§ **What is asked**
Extract each line of the records below that contains the word "with".

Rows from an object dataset
>> begin

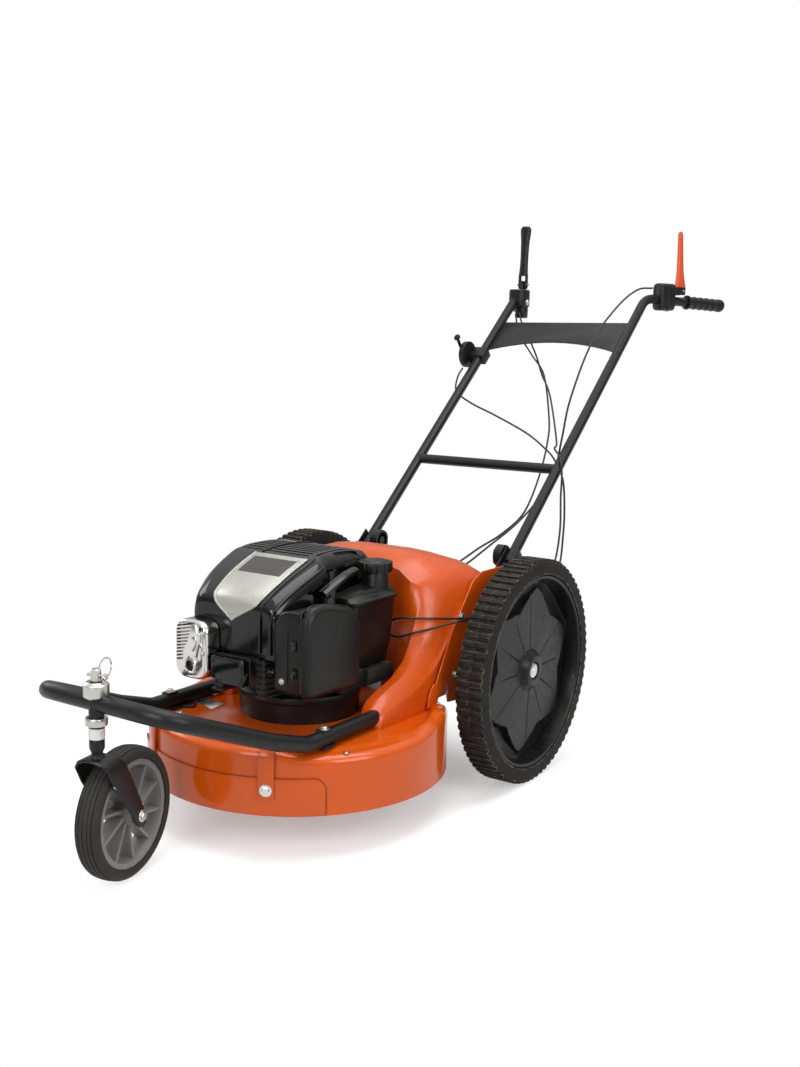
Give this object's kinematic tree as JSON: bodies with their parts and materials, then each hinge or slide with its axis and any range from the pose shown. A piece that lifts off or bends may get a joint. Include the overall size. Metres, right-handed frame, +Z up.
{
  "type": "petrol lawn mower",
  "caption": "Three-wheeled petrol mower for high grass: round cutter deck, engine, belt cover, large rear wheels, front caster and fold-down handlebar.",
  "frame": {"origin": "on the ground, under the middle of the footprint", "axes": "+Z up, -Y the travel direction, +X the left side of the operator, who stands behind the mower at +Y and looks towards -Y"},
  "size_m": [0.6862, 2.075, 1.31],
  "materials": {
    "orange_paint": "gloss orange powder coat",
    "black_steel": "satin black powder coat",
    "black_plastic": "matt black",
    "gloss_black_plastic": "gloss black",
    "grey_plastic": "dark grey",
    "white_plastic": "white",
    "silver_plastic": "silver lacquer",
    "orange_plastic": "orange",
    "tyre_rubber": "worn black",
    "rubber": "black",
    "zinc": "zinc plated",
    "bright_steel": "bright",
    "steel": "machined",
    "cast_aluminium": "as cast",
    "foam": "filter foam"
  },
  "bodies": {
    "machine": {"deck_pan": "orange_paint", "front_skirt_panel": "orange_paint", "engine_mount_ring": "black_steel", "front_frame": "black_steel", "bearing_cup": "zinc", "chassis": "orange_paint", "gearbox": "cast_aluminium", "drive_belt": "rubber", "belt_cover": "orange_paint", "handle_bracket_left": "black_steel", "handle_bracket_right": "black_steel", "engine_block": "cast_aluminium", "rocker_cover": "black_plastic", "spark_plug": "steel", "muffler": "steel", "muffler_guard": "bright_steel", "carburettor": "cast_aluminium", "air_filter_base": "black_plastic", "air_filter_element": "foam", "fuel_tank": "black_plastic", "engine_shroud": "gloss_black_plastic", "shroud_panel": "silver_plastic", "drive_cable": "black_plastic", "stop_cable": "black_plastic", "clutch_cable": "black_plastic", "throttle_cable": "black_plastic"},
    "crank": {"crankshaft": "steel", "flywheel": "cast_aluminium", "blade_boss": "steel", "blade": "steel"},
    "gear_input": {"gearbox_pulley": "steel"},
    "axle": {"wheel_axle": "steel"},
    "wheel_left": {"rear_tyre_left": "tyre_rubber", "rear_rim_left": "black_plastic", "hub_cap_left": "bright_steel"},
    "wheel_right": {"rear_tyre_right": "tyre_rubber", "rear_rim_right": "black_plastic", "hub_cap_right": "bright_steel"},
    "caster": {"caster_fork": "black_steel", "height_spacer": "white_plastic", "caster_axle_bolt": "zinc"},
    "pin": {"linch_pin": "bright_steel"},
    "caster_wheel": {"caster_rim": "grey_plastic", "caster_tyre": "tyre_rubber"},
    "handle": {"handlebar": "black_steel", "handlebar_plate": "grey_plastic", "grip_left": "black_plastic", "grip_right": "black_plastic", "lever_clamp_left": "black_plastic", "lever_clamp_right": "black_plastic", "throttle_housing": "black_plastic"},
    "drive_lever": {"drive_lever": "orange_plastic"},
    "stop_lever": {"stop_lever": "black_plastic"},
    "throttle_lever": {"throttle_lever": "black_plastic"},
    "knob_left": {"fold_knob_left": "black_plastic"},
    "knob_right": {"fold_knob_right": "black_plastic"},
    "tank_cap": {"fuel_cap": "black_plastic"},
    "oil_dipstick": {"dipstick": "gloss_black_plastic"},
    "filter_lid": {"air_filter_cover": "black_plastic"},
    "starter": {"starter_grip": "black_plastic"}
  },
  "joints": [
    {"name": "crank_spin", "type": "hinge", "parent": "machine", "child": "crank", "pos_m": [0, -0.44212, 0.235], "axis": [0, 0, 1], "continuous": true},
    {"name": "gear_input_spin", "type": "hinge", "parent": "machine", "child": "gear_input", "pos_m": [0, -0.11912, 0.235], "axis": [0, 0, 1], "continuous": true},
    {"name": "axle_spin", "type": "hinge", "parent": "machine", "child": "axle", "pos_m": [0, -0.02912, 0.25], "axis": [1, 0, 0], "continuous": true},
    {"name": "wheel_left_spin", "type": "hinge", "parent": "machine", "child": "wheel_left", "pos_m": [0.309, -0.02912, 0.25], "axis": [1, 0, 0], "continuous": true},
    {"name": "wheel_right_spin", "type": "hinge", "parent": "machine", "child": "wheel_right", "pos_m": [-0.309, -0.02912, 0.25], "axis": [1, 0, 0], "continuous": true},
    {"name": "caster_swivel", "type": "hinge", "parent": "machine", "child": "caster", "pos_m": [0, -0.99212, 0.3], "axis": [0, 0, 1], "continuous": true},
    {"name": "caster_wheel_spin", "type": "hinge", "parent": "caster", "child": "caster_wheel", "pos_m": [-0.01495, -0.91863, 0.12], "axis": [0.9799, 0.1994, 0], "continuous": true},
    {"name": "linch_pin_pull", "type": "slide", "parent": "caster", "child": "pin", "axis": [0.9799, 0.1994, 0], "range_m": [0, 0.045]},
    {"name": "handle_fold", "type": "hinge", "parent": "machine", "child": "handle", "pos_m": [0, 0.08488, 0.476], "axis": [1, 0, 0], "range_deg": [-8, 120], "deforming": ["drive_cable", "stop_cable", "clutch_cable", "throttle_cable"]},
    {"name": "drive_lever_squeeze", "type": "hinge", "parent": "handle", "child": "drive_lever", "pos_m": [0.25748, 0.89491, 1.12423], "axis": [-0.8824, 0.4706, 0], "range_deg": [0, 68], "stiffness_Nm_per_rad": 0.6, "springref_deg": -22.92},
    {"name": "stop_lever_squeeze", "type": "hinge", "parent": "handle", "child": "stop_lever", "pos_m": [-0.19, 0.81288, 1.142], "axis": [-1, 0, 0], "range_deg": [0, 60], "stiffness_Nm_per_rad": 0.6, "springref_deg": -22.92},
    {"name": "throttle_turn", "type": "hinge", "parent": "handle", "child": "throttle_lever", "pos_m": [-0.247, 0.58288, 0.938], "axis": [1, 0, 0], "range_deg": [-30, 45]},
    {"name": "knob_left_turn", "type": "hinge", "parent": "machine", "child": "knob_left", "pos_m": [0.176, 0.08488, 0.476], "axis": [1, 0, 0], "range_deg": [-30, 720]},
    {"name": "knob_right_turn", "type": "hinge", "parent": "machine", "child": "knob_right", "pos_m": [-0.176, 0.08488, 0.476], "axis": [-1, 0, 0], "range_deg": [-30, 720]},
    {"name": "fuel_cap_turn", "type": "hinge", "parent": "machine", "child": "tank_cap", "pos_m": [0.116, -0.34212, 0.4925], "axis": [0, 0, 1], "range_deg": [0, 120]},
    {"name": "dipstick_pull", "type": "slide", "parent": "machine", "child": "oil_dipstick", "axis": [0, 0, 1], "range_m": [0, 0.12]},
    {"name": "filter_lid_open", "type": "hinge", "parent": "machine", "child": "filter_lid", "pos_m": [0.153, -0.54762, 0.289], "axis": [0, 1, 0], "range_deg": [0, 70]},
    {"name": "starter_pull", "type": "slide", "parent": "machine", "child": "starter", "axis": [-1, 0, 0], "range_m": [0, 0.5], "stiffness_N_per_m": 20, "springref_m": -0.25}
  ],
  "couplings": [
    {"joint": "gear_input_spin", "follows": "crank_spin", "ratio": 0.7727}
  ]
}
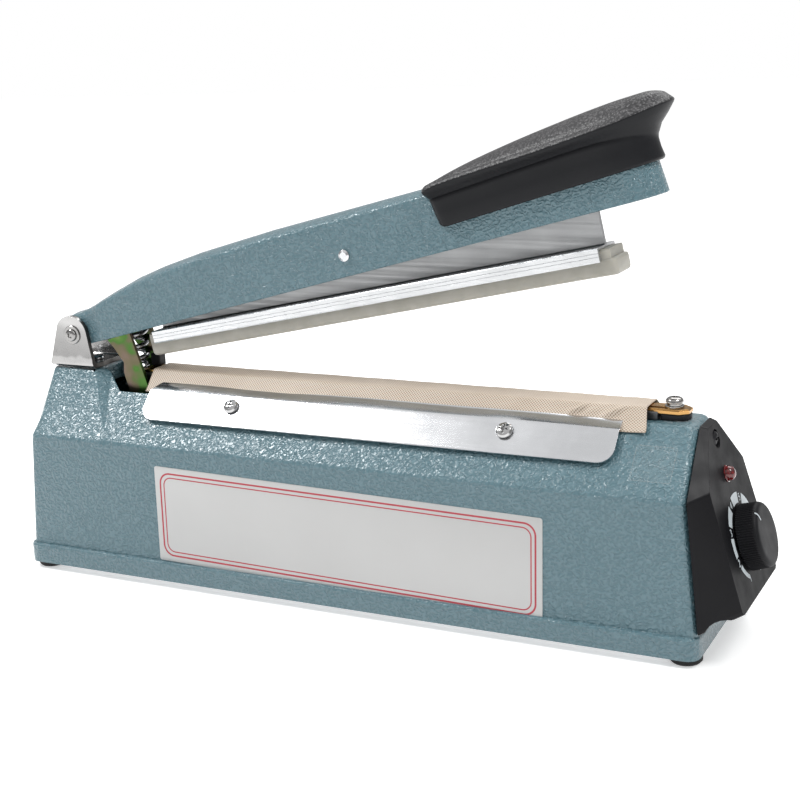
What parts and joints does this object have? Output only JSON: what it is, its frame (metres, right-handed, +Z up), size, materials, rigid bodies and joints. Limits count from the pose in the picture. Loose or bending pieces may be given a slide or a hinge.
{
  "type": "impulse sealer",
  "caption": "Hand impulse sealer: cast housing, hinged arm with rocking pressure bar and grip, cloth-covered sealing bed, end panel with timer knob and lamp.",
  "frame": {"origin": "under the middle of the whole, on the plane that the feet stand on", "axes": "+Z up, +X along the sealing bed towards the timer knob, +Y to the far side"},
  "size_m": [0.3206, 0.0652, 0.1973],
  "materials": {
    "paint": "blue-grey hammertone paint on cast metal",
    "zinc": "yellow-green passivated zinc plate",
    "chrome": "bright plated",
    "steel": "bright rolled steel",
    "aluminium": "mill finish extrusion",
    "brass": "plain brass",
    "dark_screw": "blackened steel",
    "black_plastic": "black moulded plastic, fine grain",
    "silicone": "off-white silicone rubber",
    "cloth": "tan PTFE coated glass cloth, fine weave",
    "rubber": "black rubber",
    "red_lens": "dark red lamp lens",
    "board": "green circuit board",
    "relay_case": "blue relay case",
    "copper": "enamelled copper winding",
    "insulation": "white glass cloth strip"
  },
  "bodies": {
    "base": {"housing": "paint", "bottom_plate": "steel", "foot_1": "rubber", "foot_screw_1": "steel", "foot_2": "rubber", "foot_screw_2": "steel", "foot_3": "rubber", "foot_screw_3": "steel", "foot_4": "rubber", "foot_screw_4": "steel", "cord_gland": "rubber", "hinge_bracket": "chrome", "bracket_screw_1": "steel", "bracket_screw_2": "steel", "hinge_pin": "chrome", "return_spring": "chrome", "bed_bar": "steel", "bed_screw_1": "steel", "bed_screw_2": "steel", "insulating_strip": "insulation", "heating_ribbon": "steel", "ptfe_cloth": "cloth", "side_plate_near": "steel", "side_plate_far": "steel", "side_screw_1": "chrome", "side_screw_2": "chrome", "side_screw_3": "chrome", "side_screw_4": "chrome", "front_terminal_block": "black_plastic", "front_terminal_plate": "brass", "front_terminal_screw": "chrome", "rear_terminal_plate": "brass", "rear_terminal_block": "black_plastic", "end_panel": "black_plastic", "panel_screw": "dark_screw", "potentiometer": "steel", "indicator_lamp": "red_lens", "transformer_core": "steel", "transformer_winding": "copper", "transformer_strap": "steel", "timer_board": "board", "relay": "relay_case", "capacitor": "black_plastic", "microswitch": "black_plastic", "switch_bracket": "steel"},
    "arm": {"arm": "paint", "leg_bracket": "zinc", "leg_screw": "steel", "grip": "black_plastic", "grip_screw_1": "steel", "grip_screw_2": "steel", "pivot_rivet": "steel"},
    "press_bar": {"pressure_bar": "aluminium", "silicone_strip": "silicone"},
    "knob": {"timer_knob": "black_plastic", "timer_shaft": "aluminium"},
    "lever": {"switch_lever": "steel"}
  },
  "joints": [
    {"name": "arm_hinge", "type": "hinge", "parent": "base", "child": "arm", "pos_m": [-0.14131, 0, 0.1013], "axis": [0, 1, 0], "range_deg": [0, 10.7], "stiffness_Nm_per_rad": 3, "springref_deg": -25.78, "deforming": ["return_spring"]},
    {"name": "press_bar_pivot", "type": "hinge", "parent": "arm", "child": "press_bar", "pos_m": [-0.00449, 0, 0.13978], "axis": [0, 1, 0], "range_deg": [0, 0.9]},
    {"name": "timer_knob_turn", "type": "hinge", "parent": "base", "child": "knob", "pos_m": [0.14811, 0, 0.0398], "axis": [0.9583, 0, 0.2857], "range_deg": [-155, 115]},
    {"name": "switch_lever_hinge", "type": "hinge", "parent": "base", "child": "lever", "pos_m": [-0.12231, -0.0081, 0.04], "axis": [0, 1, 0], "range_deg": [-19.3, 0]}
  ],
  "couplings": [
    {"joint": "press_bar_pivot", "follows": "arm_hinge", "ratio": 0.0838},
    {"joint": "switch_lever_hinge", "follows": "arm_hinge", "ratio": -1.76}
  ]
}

>> end

§ **Exercise response**
Give this object's kinematic tree as JSON: bodies with their parts and materials, then each hinge or slide with its axis and any range from the pose shown. A piece that lifts off or bends may get a joint. Include the overall size. Metres, right-handed frame, +Z up.
  "caption": "Hand impulse sealer: cast housing, hinged arm with rocking pressure bar and grip, cloth-covered sealing bed, end panel with timer knob and lamp.",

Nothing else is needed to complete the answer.